Haddie is a female lobster and probably around 7 years old, according to Murrell. She is now being kept in a tank at Get Maine Lobster until they can find a local aquarium or sanctuary to adopt Haddie.

Murrell said he had never seen — much less held — a cotton candy lobster before finding Haddie. Coppersmith and his crew had also never caught a cotton candy lobster.

“I work with a couple hundred [lobstermen],” Murrell said. “But I don’t know anybody directly who has ever caught a cotton.”

“I was excited about it too. It’s not the first rare lobster that I caught, but it’s not something that they catch on a yearly basis,” Coppersmith said.

This is Coppersmith’s third rare lobster: in 1997 he caught a white lobster and a few years ago he caught an orange one. He named the orange lobster “Eli” after his grandson.

“I got three grandkids so I got to do one more rare lobster,” Coppersmith said. “I gotta get another one for my grandson, Liam. I don’t know, maybe purple this time?”
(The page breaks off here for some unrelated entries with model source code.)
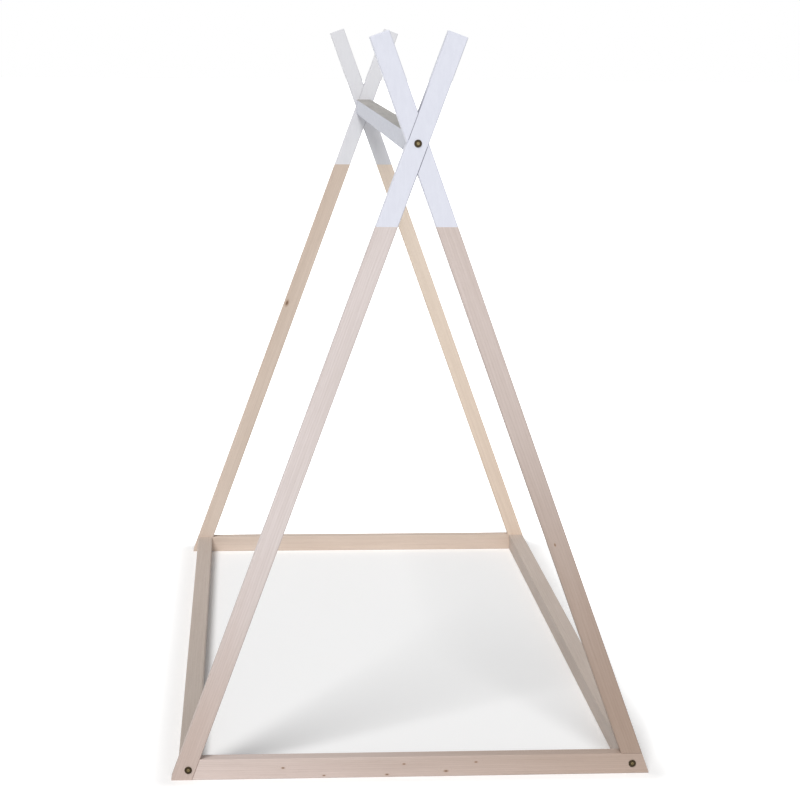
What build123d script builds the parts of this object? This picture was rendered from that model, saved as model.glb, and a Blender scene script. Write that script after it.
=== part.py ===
"""Teepee bed for a child: two crossed-pole end frames, two side rails and a ridge bar, all bolted.

Millimetres. +Z is up and the floor is z = 0. The bed's length runs along Y with its front end
towards -Y, and its width along X. The origin is on the floor, at the middle of the bed.

The back end frame is the front one turned half round about Z, so every front piece is made once
and placed twice.
"""
from build123d import *
import os
from math import ceil, cos, pi, radians, sin, tan

# Room for the mattress
mattress_length = 2000.0
mattress_width = 900.0
mattress_play = 10.0          # free space on each side of the mattress

# Timber
pole_width = 43.0             # face of a pole, square to its length
frame_thickness = 34.0        # poles and end rails, measured along Y
rail_height = 45.0
side_rail_width = 42.0
ridge_width = 43.0
ridge_height = 43.0
arris_bevel = 1.5             # along every long edge
end_bevel = 1.2               # bevel round the sawn top of a pole
toe_trim = 1.0                # how far each sharp toe is cut back, measured along X

# Shape of an end frame
pole_lean = 20.0              # degrees from upright
pole_reach = 237.0            # along a pole, from the crossing to its top
lap_play = 0.2                # gap at each shoulder of the half lap

# Connector bolts and their barrel nuts
bolt_diameter = 6.0
bolt_hole = 7.0
bolt_tip = 5.0                # how far a bolt reaches past its barrel nut
bolt_tip_bevel = 0.8
bolt_well = 4.0               # empty hole past the tip of a bolt
head_diameter = 16.0
head_height = 2.2
head_rim_bevel = 1.0
socket_width = 4.0            # across the flats of the hexagon
socket_depth = 3.0
nut_diameter = 10.0
nut_length = 20.0
nut_setback = 36.0            # from the end of a rail to the middle of its barrel nut
nut_play = 0.2                # round a barrel nut, all the way
thread_play = 0.05            # round a bolt's shank in its barrel nut
slot_width = 1.6
slot_depth = 1.5

# Wooden dowels
dowel_diameter = 8.0
dowel_play = 0.05             # round a dowel
dowel_bevel = 0.8
dowel_wall = 3.0              # least wood between a dowel and the bolt hole or dowel beside it
dowel_depth = 18.0            # in an end rail, a side rail or the ridge bar
foot_dowel_depth = 16.0       # in the end rail under a standing pole
glue_room = 1.0               # empty hole past each end of a dowel

# Dowels, barrel nuts and their holes repeat so often that they are drawn with flats
flat_width = 2.6              # most that one flat measures round the bar

# Worked out from the sizes above
lean = radians(pole_lean)
half_inner = mattress_width / 2 + mattress_play
half_length_inner = mattress_length / 2 + mattress_play
rail_outer = half_inner + side_rail_width
foot_outer = rail_outer + rail_height * tan(lean)   # a pole's outer edge, carried down to the floor
pole_across = pole_width / cos(lean)                # a pole measured level
foot_middle = foot_outer - pole_across / 2
crossing_height = foot_middle / tan(lean)
pole_below = crossing_height / cos(lean) + pole_width
frame_front = -(half_length_inner + frame_thickness)
frame_middle = -(half_length_inner + frame_thickness / 2)
frame_back = -half_length_inner
side_rail_middle = half_inner + side_rail_width / 2
corner_bolt_height = rail_height / 2
bolt_past_nut = nut_setback + nut_diameter / 2 + bolt_tip
bolt_length = frame_thickness + bolt_past_nut
dowel_spread = bolt_hole / 2 + dowel_wall + dowel_diameter / 2
locating_depth = frame_thickness / 2 - dowel_diameter / 2 - dowel_wall


def bar_along_z(width, depth, length):
    """A planed bar with bevelled long edges, standing on z = 0."""
    section = Rectangle(width, depth)
    return extrude(chamfer(section.vertices(), arris_bevel), length)


def cylinder_along_y(x, z, diameter, y_from, y_to):
    middle = (y_from + y_to) / 2
    return Pos(x, middle, z) * Rot(90, 0, 0) * Cylinder(diameter / 2, y_to - y_from)


def prism(diameter, play, length):
    """A bar with flats, or its hole, which is larger all round by its play. Centred, along Z."""
    flats = 2 * ceil(pi * diameter / flat_width / 2)
    return Pos(0, 0, -length / 2) * extrude(RegularPolygon(diameter / 2 + play, flats), length)


def dowel_peg(length):
    """A dowel with bevelled ends, centred, along Z."""
    body = prism(dowel_diameter, 0, length)
    ends = body.faces().filter_by(Axis.Z)
    return chamfer(ends.edges(), dowel_bevel)


def dowel_and_hole(place, depth_down, depth_up):
    """A dowel along the Z axis of a place, reaching down and up from it, and the hole that takes it."""
    length = depth_down + depth_up
    middle = (depth_up - depth_down) / 2
    hole = prism(dowel_diameter, dowel_play, length + 2 * glue_room)
    place = place * Pos(0, 0, middle)
    return place * dowel_peg(length), place * hole


# End frame, made at the front end

def pole_place(side):
    """Crossing point of the front frame, with local Z up along the pole whose foot is on that side."""
    return Pos(0, frame_middle, crossing_height) * Rot(0, -side * pole_lean, 0)


def lap_cutter(side, facing):
    """What one pole cuts out of the other: half the thickness, on the front (-1) or back (+1) face."""
    length = 2 * pole_width / tan(lean)
    slab = Box(pole_width + 2 * lap_play, frame_thickness, length)
    return pole_place(side) * Pos(0, facing * frame_thickness / 2, 0) * slab


def pole(side, foot_height, lap_facing):
    """A pole sawn level at foot_height, its top sawn square, with its half of the crossing cut away."""
    timber = bar_along_z(pole_width, frame_thickness, pole_below + pole_reach)
    top = timber.faces().sort_by(Axis.Z)[-1]
    timber = chamfer(top.edges(), end_bevel)
    timber = pole_place(side) * Pos(0, 0, -pole_below) * timber
    timber = split(timber, bisect_by=Plane.XY.offset(foot_height), keep=Keep.TOP)
    return timber - lap_cutter(-side, lap_facing)


def slant_plane(x_at_floor, side, facing):
    """The plane of a pole's edge that meets the floor at x, with its normal towards +X or -X."""
    normal = (facing * cos(lean), 0, facing * side * sin(lean))
    return Plane(origin=(x_at_floor, frame_middle, 0), z_dir=normal)


def end_rail():
    """Rail between the feet: it butts against the left pole and runs out under the right one."""
    length = 2 * foot_outer + pole_width
    timber = bar_along_z(rail_height, frame_thickness, length)
    timber = Pos(0, frame_middle, rail_height / 2) * Rot(0, 90, 0) * Pos(0, 0, -length / 2) * timber
    timber = split(timber, bisect_by=slant_plane(pole_across - foot_outer, -1, 1), keep=Keep.TOP)
    return split(timber, bisect_by=slant_plane(foot_outer, 1, -1), keep=Keep.TOP)


def trim_toe(timber, side):
    """Cut the sharp toe back to an upright face."""
    toe = Box(toe_trim, 2 * frame_thickness, 2 * rail_height)
    return timber - Pos(side * (foot_outer - toe_trim / 2), frame_middle, 0) * toe


def butt_dowels():
    """Level dowels, above and below the corner bolt, from the end rail into the left pole."""
    pairs = []
    for step in (-1, 1):
        height = corner_bolt_height + step * dowel_spread
        seam = pole_across - foot_outer + height * tan(lean)
        place = Pos(seam, frame_middle, height) * Rot(0, 90, 0)
        pairs.append(dowel_and_hole(place, dowel_depth, dowel_depth))
    return pairs


def foot_dowels():
    """Dowels along the right pole, down into the end rail that it stands on."""
    seam = rail_outer - pole_across / 2
    pairs = []
    for step in (-1, 1):
        across = step * pole_across / 4
        place = Pos(seam + across, frame_middle, rail_height) * Rot(0, -pole_lean, 0)
        pairs.append(dowel_and_hole(place, foot_dowel_depth, dowel_depth))
    return pairs


def locating_dowels(x, z):
    """Dowels above and below a bolt, from the back of the end frame into the end of a rail."""
    pairs = []
    for step in (-1, 1):
        place = Pos(x, frame_back, z + step * dowel_spread) * Rot(-90, 0, 0)
        pairs.append(dowel_and_hole(place, locating_depth, dowel_depth))
    return pairs


# Fasteners, made for the front end

def bolt(x, z):
    """Flat-headed connector bolt with a hexagon socket, its head against the front of the frame."""
    head = Cylinder(head_diameter / 2, head_height, align=(Align.CENTER, Align.CENTER, Align.MIN))
    head = chamfer(head.edges().sort_by(Axis.Z)[-1], head_rim_bevel)
    shank = Cylinder(bolt_diameter / 2, bolt_length, align=(Align.CENTER, Align.CENTER, Align.MAX))
    shank = chamfer(shank.edges().sort_by(Axis.Z)[0], bolt_tip_bevel)
    hexagon = RegularPolygon(socket_width / 2, 6, major_radius=False)
    socket = extrude(Pos(0, 0, head_height) * hexagon, -socket_depth)
    return Pos(x, frame_front, z) * Rot(90, 0, 0) * (head + shank - socket)


def barrel_nut(x, z):
    """Cross dowel of metal, upright in the rail, with the bolt through its middle."""
    body = prism(nut_diameter, 0, nut_length)
    thread = Rot(90, 0, 0) * Cylinder(bolt_diameter / 2 + thread_play, 2 * nut_diameter)
    slot = Pos(0, 0, -nut_length / 2) * Box(2 * nut_diameter, slot_width, 2 * slot_depth)
    return Pos(x, frame_back + nut_setback, z) * (body - thread - slot)


def frame_bolt_hole(x, z):
    return cylinder_along_y(x, z, bolt_hole, frame_front - frame_thickness, frame_back)


def rail_end_holes(x, z, underside):
    """Bolt hole in the end of a rail and the hole for the barrel nut, bored from below."""
    bolt_end = frame_back + bolt_past_nut + bolt_well
    bolt_bore = cylinder_along_y(x, z, bolt_hole, frame_back, bolt_end)
    nut_top = z + nut_length / 2 + nut_play
    nut_bore = prism(nut_diameter, nut_play, nut_top - underside)
    return bolt_bore + Pos(x, frame_back + nut_setback, (underside + nut_top) / 2) * nut_bore


def bored(timber, holes):
    for hole in holes:
        timber = timber - hole
    return timber


def holes_of(pairs):
    return [hole for _, hole in pairs]


def group_of(pairs):
    return Compound(children=[dowel for dowel, _ in pairs])


def half_turn(shape):
    """The same piece at the other end of the bed."""
    return Rot(0, 0, 180) * shape


nodes = {}
butt_pairs = butt_dowels()
foot_pairs = foot_dowels()
corner_pairs = {side: locating_dowels(side * side_rail_middle, corner_bolt_height) for side in (-1, 1)}
ridge_pairs = locating_dowels(0, crossing_height)

# An end frame is bored as one piece once it is joined
frame_holes = [frame_bolt_hole(x, corner_bolt_height) for x in (-side_rail_middle, side_rail_middle)]
frame_holes.append(frame_bolt_hole(0, crossing_height))
frame_holes += holes_of(butt_pairs + foot_pairs + corner_pairs[-1] + corner_pairs[1] + ridge_pairs)

# The pole that runs to the floor keeps its front half at the crossing, the standing one its back half
front_pieces = {
    "left_pole": bored(trim_toe(pole(-1, 0, 1), -1), frame_holes),
    "right_pole": bored(pole(1, rail_height, -1), frame_holes),
    "end_rail": bored(trim_toe(end_rail(), 1), frame_holes),
    "left_corner_bolt": bolt(-side_rail_middle, corner_bolt_height),
    "right_corner_bolt": bolt(side_rail_middle, corner_bolt_height),
    "ridge_bolt": bolt(0, crossing_height),
    "left_barrel_nut": barrel_nut(-side_rail_middle, corner_bolt_height),
    "right_barrel_nut": barrel_nut(side_rail_middle, corner_bolt_height),
    "ridge_barrel_nut": barrel_nut(0, crossing_height),
    "left_locating_dowels": group_of(corner_pairs[-1]),
    "right_locating_dowels": group_of(corner_pairs[1]),
    "ridge_dowels": group_of(ridge_pairs),
    "butt_joint_dowels": group_of(butt_pairs),
    "standing_pole_dowels": group_of(foot_pairs),
}
other_side = {"left": "right", "right": "left"}
for name, shape in front_pieces.items():
    nodes["front_" + name] = shape
    first, rest = name.split("_", 1)
    nodes["back_" + other_side.get(first, first) + "_" + rest] = half_turn(shape)


# Side rails and ridge bar

def long_bar(width, height, x, z):
    """A bar from end frame to end frame."""
    timber = bar_along_z(width, height, 2 * half_length_inner)
    return Pos(x, -half_length_inner, z) * Rot(-90, 0, 0) * timber


end_holes = {}
for side in (-1, 1):
    bolt_and_nut = rail_end_holes(side * side_rail_middle, corner_bolt_height, 0)
    end_holes[side] = [bolt_and_nut] + holes_of(corner_pairs[side])
for side, name in ((-1, "left_side_rail"), (1, "right_side_rail")):
    rail = long_bar(side_rail_width, rail_height, side * side_rail_middle, rail_height / 2)
    back_holes = [half_turn(hole) for hole in end_holes[-side]]
    nodes[name] = bored(rail, end_holes[side] + back_holes)

ridge_underside = crossing_height - ridge_height / 2
ridge_holes = [rail_end_holes(0, crossing_height, ridge_underside)] + holes_of(ridge_pairs)
ridge = long_bar(ridge_width, ridge_height, 0, crossing_height)
nodes["ridge_bar"] = bored(ridge, ridge_holes + [half_turn(hole) for hole in ridge_holes])

os.makedirs("parts", exist_ok=True)
for name, shape in nodes.items():
    export_step(shape, os.path.join("parts", name + ".step"))
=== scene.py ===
"""Teepee bed: materials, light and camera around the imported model.

Metres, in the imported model's frame: +Z is up, the floor is z = 0, and the front end frame is
towards -Y. The bed has no moving parts, so everything rides on the body "root".
"""
from math import atan2, cos, pi, radians, sin

import bpy
from mathutils import Euler, Matrix, Vector


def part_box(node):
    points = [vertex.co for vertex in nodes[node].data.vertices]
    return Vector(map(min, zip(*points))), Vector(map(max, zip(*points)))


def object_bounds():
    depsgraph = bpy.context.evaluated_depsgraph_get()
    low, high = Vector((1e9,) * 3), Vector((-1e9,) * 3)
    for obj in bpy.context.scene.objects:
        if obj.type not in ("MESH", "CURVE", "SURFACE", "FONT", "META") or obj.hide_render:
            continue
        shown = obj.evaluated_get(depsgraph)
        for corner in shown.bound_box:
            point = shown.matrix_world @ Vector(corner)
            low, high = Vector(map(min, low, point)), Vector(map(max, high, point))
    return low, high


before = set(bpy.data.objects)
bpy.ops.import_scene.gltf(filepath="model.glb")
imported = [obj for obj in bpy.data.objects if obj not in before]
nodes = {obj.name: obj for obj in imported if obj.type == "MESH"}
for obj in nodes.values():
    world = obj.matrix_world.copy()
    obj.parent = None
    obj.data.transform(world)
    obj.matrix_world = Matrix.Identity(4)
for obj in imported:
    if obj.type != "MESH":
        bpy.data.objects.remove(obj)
cad_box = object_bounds()

# Places
frame_high = cad_box[1]
ridge_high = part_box("ridge_bar")[1]
pole_lean = radians(20)
paint_line = 1.1894           # the poles are painted white above this height

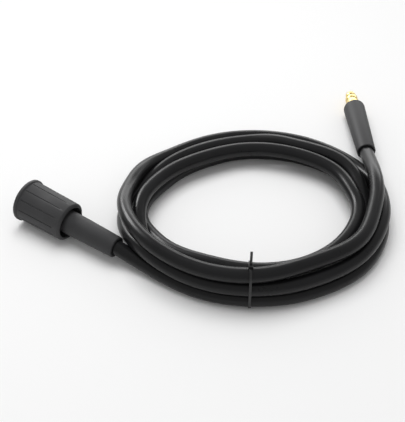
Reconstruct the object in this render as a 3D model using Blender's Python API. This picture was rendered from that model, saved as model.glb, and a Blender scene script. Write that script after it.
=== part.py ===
"""Extension hose: a rubber pressure hose in a tied coil, a quick coupling on one end
and a brass plug-in nipple on the other.

Metres, +Z up. The hose lies on the floor, z = 0. The coupling's axis runs along +X,
seen from above, and the origin is under the middle of the whole part.
"""
import math

import bmesh
import bpy
from mathutils import Matrix, Vector

for old in list(bpy.data.objects):
    bpy.data.objects.remove(old, do_unlink=True)

MM = 0.001
GAP = 0.3 * MM
SIDES = 40

# Hose
HOSE_R = 6.0 * MM
COIL_AT = Vector((23.8 * MM, -42.3 * MM, 0.0))
STATION_STEP = 30.0
FIRST_STATION = 243.3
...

“Bill’s stoic,” Murrell said. “The only thing Bill wanted was to make sure that she was named Haddie and that everybody knew that it was Haddie after his granddaughter.”

Coppersmith said his granddaughter was “really excited to have a rare lobster named after her.” He added that he may bring it by Haddie’s school for her class to see.

Meanwhile, Murrell is now taking care of Haddie until she is adopted. He said he has had people come in to see and take pictures of the rare lobster and even his mom is coming by tomorrow to see it in person.

“I just think that it’s awesome what mother nature can do,” Murrell said. “To present us with such a gift.”

“It was fun catching this one,” Coppersmith said. “I don’t know what the ocean will give me next, but it always gives me some sort of a prize.”